10. Sri P.R. Ramesh, learned Counsel appearing on behalf of the 1st respondent State Bank of Mysore in C.R.P. 2817/01 submits that these C.RPs are without merit, that the transfer application filed before the learned District Judge whiph were without any factual or legal basis have been rightly dismissed by the learned District Judge; that the allegation of bias is only a ruse on the part of the petitioner to drag on the proceedings and a mere refusal for adjournment by the Presiding Officer on noticing that the party is in the habit of seeking repeated adjournments cannot give rise to an apprehension of bias as is sought to be made by the petitioner; that the petition is also without merit, lacks substance and requires to be dismissed. It is also the submission of Mr. Ramesh that the 1st respondent has filed O.S. 12/1992 before the trial Court seeking for recovery of the amount advanced to a partnership firm of which the petitioner is also a partner and because of certain internal conflicts amongst the partners the petitioner has been dragging on the proceedings to ensure that it does not reach its logical conclusion. The learned trial Judge having dealt with sternly the dilatory tactics that was being adopted by the petitioner, the petitioner has come with transfer applications and the present revision petitions. Therefore he prays for dismissal of the above C.R.Ps.
11. Sri P.R. Ramesh further submits that no untoward incident had taken place in the Court in the course of the proceedings in O.S. 12/1992 which suit is filed by the Bank as against the petitioner and others for recovery of certain amount due to the Bank.
12. He submits that in so far as the suit was concerned an attempt was made on the part of the petitioner to drag on the said proceedings by filing I.As. in I.A. Nos. 43 and 44, one for reopening of the case and another for framing of additional issues. The said I.As having been rejected the petitioner had preferred C.R.Ps. 2722 & 2723 of 2000 before this Court. This Court noticing that the application was an attempt on the part of the petitioner to stall the further proceedings in the suit which had virtually reached the stage of arguments and had been posted for judgment as on 31-7-2000 and at that stage the applications had been filed, dismissed the two C.R.Ps. deprecating the dilatory tactics on the part of the petitioner observing that the applications are filed only to halt the process of trial. The learned counsel drawing the attention of the Court to the orders passed by this Court in the said two C.R.Ps submits that when this is the factual position, the petitioner without any reason or basis has come up with a transfer application in some other case and has filed transfer application in the suit filed by the Bank also. The learned Counsel submits that the transfer application has been rightly rejected and as such C. R. P. 2817/01 filed against the order passed in M. A. No. 13/ 2000 deserved to be dismissed confirming the order passed by the District Judge in M. A. 13/2000 rejecting the transfer application filed under Section 24 of C. P. C.

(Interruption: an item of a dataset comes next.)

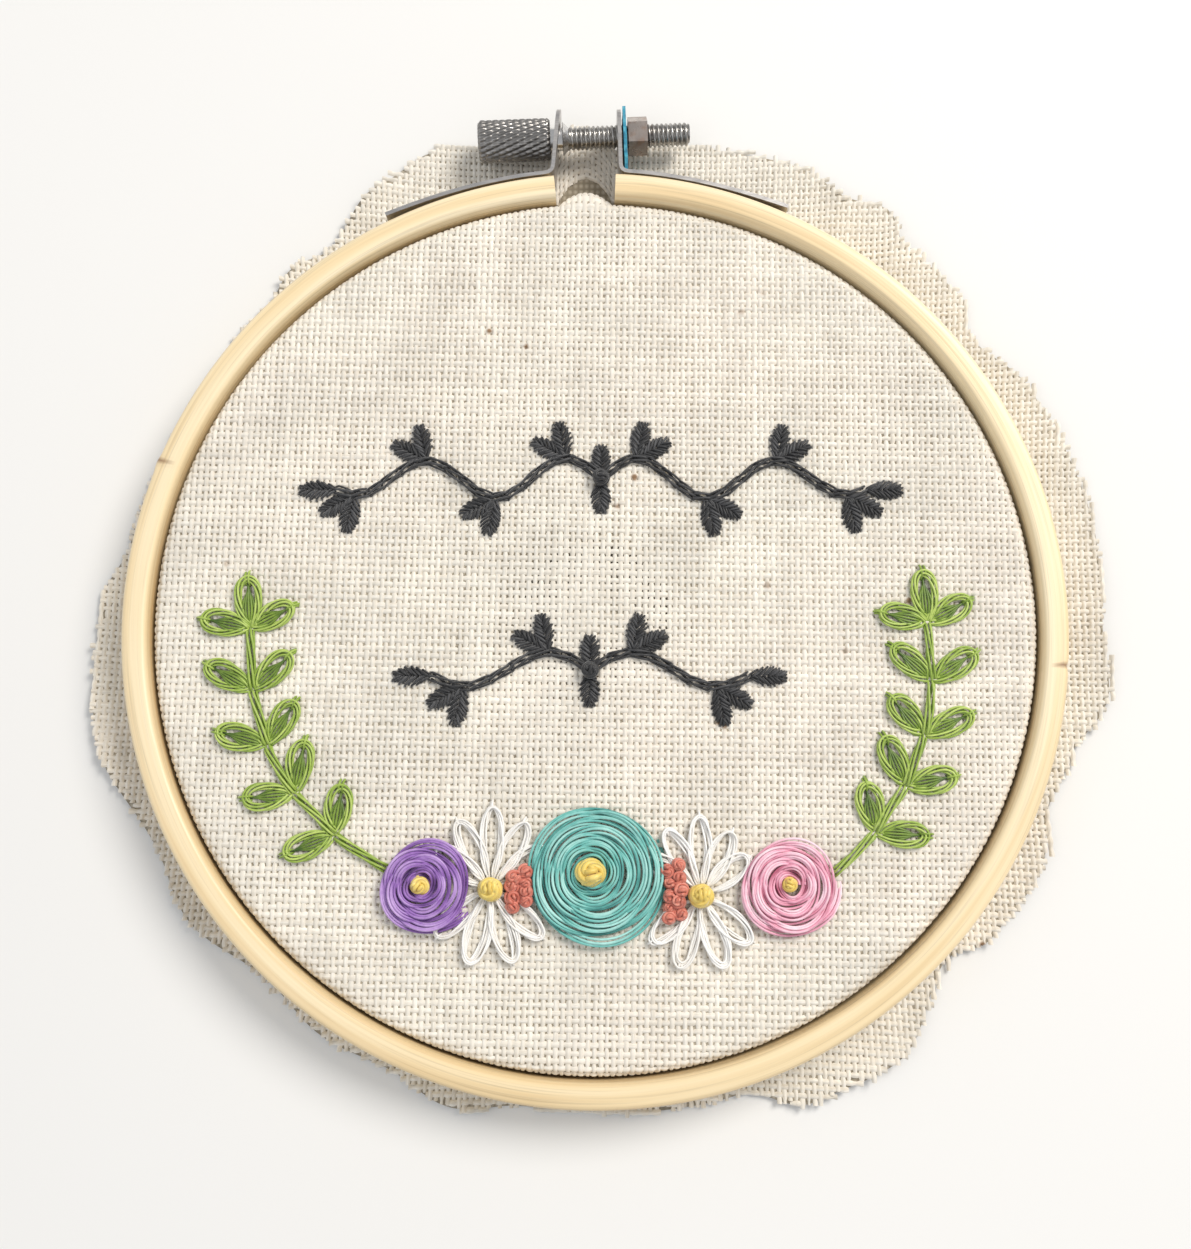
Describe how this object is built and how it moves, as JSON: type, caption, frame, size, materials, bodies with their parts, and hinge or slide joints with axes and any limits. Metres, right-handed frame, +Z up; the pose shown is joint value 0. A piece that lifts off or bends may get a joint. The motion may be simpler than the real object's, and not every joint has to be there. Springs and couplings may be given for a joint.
{
  "type": "hoop embroidery art, stitched cloth held in a split bamboo hoop",
  "caption": "Floral stitched cloth stretched in a round two-ring bamboo hoop with an uneven cloth skirt, steel ears and a knurled thumb screw that turns.",
  "frame": {"origin": "middle of the whole part's footprint, on the surface that it lies on", "axes": "+Z up, out of the stitched face; +Y across the face towards the thumb screw; +X to the right, seen from above"},
  "size_m": [0.1692, 0.168, 0.0099],
  "materials": {
    "outer_bamboo": "pale honey bamboo, smooth, fine grain along the ring",
    "inner_bamboo": "pale bamboo, smooth",
    "cloth": "cream coarse plain-weave cotton with small open holes",
    "bracket_steel": "bent sheet steel, slightly dull",
    "rivet_steel": "domed, slightly dull",
    "screw_steel": "dark plated steel, knurled knob and metric thread",
    "nut_steel": "brownish plated steel",
    "blue_film": "thin torn teal-blue film"
  },
  "bodies": {
    "hoop": {"outer_ring": "outer_bamboo", "inner_ring": "inner_bamboo", "cloth": "cloth", "bracket_left": "bracket_steel", "bracket_right": "bracket_steel", "rivet_left_1": "rivet_steel", "rivet_left_2": "rivet_steel", "rivet_right_1": "rivet_steel", "rivet_right_2": "rivet_steel", "hex_nut": "nut_steel", "blue_film": "blue_film"},
    "screw": {"thumb_screw": "screw_steel"}
  },
  "joints": [
    {"name": "thumb_screw_turn", "type": "hinge", "parent": "hoop", "child": "screw", "pos_m": [-0.00089, 0.07931, 0.0056], "axis": [0.9992, 0.0401, 0], "continuous": true}
  ]
}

13. Sri Srinivas Raghavan, learned counsel appearing on behalf of the 3rd respondent in C. R. P. 2817/2001 while adopting the very submissions made on behalf of the 1st respondent Bank in this C. R. P. in addition submits that the so called alterations said to have been made in the order sheet is absolutely of no consequence either factually or in any other manner in the context of the transfer application. It is submitted that as on 30-6-2000 the crucial date on which the petitioner alleges that there is interpolation in the order sheet, the defendant closed his ease and it is not as though the petitioner has sought for leading further evidence by making a request to the Court on this day. In view of this the learned Counsel submits that neither any significance can be attached to the so called addition of the word "submits" nor can it be contended that it is a deliberate act on the part of the Presiding Officer to add this word to prejudice the case of the petitioner. He further submits that a mere reprimand by the Presiding Officer admonishing the parties to the suit for adopting dilatory tactics cannot lead to an inference of existence of bias on the part of the Presiding Officer as against such party. It is submitted that it is duty of the Presiding Officer to conduct the proceedings in a proper and fitting manner and if the disgruntled litigant tries to use such a situation and attempts to make out a case of bias or prejudice from out of such an incident the true and real purpose of Section 24 of C.P.C. will be frustrated and defeated. It is also submitted that the reaction of the learned Presiding Officer in the Court by rebuking a party who had tried to bring pressure on him and conveying message to the parties that they should not resort to such method, cannot be used as a situation to allege bias on the part of the Presiding Officer and if such situation could be made a ground for seeking transfer from that Court, unscrupulous litigants can always create a situation similar in circumstances of this nature and can use it as a ground to seek transfer of the case from the Court. The learned Counsel submits that if such application should be favoured under Section 24 of C. P. C. it will only amount to placing a premium on the unscrupulous litigant and will be a mockery on the justice dispensation system, the learned counsel prays for dismissal of the C. R. P.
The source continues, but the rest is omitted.